Brief:
Copy all of the material below exactly.

Data lines:
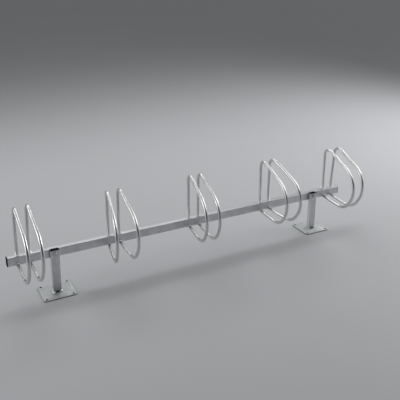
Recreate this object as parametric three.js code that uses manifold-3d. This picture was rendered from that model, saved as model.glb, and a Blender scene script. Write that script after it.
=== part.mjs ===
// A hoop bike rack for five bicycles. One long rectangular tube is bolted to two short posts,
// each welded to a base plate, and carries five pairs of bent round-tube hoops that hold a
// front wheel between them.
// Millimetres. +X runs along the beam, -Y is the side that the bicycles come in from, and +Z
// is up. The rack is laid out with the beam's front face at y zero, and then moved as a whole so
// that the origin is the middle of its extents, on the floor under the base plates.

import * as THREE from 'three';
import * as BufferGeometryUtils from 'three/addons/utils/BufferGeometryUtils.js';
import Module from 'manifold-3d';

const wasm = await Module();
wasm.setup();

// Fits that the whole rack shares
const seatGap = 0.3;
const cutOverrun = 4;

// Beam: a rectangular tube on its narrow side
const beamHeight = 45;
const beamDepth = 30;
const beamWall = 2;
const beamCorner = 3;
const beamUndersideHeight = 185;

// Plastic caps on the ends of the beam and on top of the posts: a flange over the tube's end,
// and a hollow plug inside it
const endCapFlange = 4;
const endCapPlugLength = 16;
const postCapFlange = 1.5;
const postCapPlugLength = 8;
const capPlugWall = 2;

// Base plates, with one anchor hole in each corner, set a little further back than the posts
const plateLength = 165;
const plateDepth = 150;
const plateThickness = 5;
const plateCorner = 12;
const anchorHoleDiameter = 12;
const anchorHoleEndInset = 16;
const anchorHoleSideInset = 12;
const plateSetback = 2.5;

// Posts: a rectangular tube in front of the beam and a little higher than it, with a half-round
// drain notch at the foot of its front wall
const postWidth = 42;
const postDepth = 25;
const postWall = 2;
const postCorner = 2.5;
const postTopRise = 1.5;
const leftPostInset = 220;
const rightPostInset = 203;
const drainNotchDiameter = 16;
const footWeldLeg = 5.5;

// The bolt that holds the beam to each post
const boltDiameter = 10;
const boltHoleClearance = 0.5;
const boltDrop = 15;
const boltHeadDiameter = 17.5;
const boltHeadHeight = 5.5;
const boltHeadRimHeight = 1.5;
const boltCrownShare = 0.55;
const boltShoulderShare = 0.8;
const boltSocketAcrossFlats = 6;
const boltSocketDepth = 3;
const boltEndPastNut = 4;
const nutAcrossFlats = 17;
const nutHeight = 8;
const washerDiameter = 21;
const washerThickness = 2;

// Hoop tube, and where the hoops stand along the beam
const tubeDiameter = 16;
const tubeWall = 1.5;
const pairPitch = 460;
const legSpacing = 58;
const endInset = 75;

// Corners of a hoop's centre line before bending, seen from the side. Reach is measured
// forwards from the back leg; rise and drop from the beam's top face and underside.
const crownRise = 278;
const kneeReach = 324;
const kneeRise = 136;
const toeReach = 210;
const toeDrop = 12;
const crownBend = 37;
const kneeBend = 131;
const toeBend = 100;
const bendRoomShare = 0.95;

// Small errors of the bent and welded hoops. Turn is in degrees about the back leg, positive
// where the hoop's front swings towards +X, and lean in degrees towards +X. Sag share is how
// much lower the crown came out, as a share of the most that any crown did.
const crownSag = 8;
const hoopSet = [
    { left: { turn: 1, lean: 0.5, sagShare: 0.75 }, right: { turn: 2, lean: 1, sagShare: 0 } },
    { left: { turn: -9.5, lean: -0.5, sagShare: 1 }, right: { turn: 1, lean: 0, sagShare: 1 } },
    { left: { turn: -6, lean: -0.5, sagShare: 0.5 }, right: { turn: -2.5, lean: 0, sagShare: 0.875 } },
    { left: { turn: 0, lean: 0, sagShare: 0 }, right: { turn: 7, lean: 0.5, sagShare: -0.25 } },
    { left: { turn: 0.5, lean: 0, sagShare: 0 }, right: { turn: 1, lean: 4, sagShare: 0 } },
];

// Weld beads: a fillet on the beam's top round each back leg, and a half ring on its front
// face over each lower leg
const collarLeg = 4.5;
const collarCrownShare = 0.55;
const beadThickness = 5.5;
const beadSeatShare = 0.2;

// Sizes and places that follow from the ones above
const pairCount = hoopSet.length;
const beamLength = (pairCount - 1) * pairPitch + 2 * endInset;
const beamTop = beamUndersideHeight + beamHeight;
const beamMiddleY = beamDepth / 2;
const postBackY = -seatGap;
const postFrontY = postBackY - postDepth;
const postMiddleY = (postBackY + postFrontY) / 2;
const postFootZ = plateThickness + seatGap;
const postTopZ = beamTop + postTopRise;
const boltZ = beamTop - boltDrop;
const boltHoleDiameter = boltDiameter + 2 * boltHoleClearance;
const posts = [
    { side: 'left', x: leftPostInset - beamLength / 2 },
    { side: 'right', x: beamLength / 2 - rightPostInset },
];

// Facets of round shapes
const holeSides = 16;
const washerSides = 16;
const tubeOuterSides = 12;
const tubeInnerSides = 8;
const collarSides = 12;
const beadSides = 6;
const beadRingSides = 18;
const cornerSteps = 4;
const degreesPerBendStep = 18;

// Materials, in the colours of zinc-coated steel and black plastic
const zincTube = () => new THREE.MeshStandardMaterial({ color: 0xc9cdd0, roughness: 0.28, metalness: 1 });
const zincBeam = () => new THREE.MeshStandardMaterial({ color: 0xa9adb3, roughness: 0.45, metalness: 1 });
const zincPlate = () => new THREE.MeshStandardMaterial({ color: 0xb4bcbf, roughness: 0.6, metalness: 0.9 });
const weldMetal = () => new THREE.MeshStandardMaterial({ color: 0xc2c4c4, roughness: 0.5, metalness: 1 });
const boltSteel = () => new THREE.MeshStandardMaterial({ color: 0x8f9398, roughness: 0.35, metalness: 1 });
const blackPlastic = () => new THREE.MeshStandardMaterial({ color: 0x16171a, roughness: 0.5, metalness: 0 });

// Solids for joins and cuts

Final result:
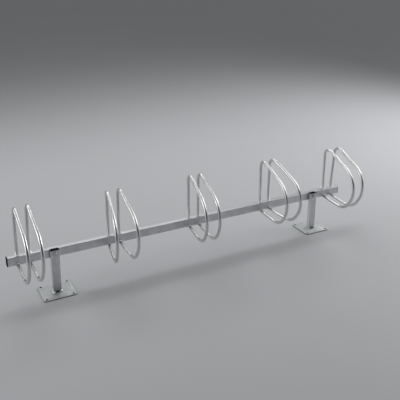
Recreate this object as parametric three.js code that uses manifold-3d. This picture was rendered from that model, saved as model.glb, and a Blender scene script. Write that script after it.
=== part.mjs ===
// A hoop bike rack for five bicycles. One long rectangular tube is bolted to two short posts,
// each welded to a base plate, and carries five pairs of bent round-tube hoops that hold a
// front wheel between them.
// Millimetres. +X runs along the beam, -Y is the side that the bicycles come in from, and +Z
// is up. The rack is laid out with the beam's front face at y zero, and then moved as a whole so
// that the origin is the middle of its extents, on the floor under the base plates.

import * as THREE from 'three';
import * as BufferGeometryUtils from 'three/addons/utils/BufferGeometryUtils.js';
import Module from 'manifold-3d';

const wasm = await Module();
wasm.setup();

// Fits that the whole rack shares
const seatGap = 0.3;
const cutOverrun = 4;

// Beam: a rectangular tube on its narrow side
const beamHeight = 45;
const beamDepth = 30;
const beamWall = 2;
const beamCorner = 3;
const beamUndersideHeight = 185;

// Plastic caps on the ends of the beam and on top of the posts: a flange over the tube's end,
// and a hollow plug inside it
const endCapFlange = 4;
const endCapPlugLength = 16;
const postCapFlange = 1.5;
const postCapPlugLength = 8;
const capPlugWall = 2;

// Base plates, with one anchor hole in each corner, set a little further back than the posts
const plateLength = 165;
const plateDepth = 150;
const plateThickness = 5;
const plateCorner = 12;
const anchorHoleDiameter = 12;
const anchorHoleEndInset = 16;
const anchorHoleSideInset = 12;
const plateSetback = 2.5;

// Posts: a rectangular tube in front of the beam and a little higher than it, with a half-round
// drain notch at the foot of its front wall
const postWidth = 42;
const postDepth = 25;
const postWall = 2;
const postCorner = 2.5;
const postTopRise = 1.5;
const leftPostInset = 220;
const rightPostInset = 203;
const drainNotchDiameter = 16;
const footWeldLeg = 5.5;

// The bolt that holds the beam to each post
const boltDiameter = 10;
const boltHoleClearance = 0.5;
const boltDrop = 15;
const boltHeadDiameter = 17.5;
const boltHeadHeight = 5.5;
const boltHeadRimHeight = 1.5;
const boltCrownShare = 0.55;
const boltShoulderShare = 0.8;
const boltSocketAcrossFlats = 6;
const boltSocketDepth = 3;
const boltEndPastNut = 4;
const nutAcrossFlats = 17;
const nutHeight = 8;
const washerDiameter = 21;
const washerThickness = 2;

// Hoop tube, and where the hoops stand along the beam
const tubeDiameter = 16;
const tubeWall = 1.5;
const pairPitch = 460;
const legSpacing = 58;
const endInset = 75;

// Corners of a hoop's centre line before bending, seen from the side. Reach is measured
// forwards from the back leg; rise and drop from the beam's top face and underside.
const crownRise = 278;
const kneeReach = 324;
const kneeRise = 136;
const toeReach = 210;
const toeDrop = 12;
const crownBend = 37;
const kneeBend = 131;
const toeBend = 100;
const bendRoomShare = 0.95;

// Small errors of the bent and welded hoops. Turn is in degrees about the back leg, positive
// where the hoop's front swings towards +X, and lean in degrees towards +X. Sag share is how
// much lower the crown came out, as a share of the most that any crown did.
const crownSag = 8;
const hoopSet = [
    { left: { turn: 1, lean: 0.5, sagShare: 0.75 }, right: { turn: 2, lean: 1, sagShare: 0 } },
    { left: { turn: -9.5, lean: -0.5, sagShare: 1 }, right: { turn: 1, lean: 0, sagShare: 1 } },
    { left: { turn: -6, lean: -0.5, sagShare: 0.5 }, right: { turn: -2.5, lean: 0, sagShare: 0.875 } },
    { left: { turn: 0, lean: 0, sagShare: 0 }, right: { turn: 7, lean: 0.5, sagShare: -0.25 } },
    { left: { turn: 0.5, lean: 0, sagShare: 0 }, right: { turn: 1, lean: 4, sagShare: 0 } },
];

// Weld beads: a fillet on the beam's top round each back leg, and a half ring on its front
// face over each lower leg
const collarLeg = 4.5;
const collarCrownShare = 0.55;
const beadThickness = 5.5;
const beadSeatShare = 0.2;

// Sizes and places that follow from the ones above
const pairCount = hoopSet.length;
const beamLength = (pairCount - 1) * pairPitch + 2 * endInset;
const beamTop = beamUndersideHeight + beamHeight;
const beamMiddleY = beamDepth / 2;
const postBackY = -seatGap;
const postFrontY = postBackY - postDepth;
const postMiddleY = (postBackY + postFrontY) / 2;
const postFootZ = plateThickness + seatGap;
const postTopZ = beamTop + postTopRise;
const boltZ = beamTop - boltDrop;
const boltHoleDiameter = boltDiameter + 2 * boltHoleClearance;
const posts = [
    { side: 'left', x: leftPostInset - beamLength / 2 },
    { side: 'right', x: beamLength / 2 - rightPostInset },
];

// Facets of round shapes
const holeSides = 16;
const washerSides = 16;
const tubeOuterSides = 12;
const tubeInnerSides = 8;
const collarSides = 12;
const beadSides = 6;
const beadRingSides = 18;
const cornerSteps = 4;
const degreesPerBendStep = 18;

// Materials, in the colours of zinc-coated steel and black plastic
const zincTube = () => new THREE.MeshStandardMaterial({ color: 0xc9cdd0, roughness: 0.28, metalness: 1 });
const zincBeam = () => new THREE.MeshStandardMaterial({ color: 0xa9adb3, roughness: 0.45, metalness: 1 });
const zincPlate = () => new THREE.MeshStandardMaterial({ color: 0xb4bcbf, roughness: 0.6, metalness: 0.9 });
const weldMetal = () => new THREE.MeshStandardMaterial({ color: 0xc2c4c4, roughness: 0.5, metalness: 1 });
const boltSteel = () => new THREE.MeshStandardMaterial({ color: 0x8f9398, roughness: 0.35, metalness: 1 });
const blackPlastic = () => new THREE.MeshStandardMaterial({ color: 0x16171a, roughness: 0.5, metalness: 0 });

// Solids for joins and cuts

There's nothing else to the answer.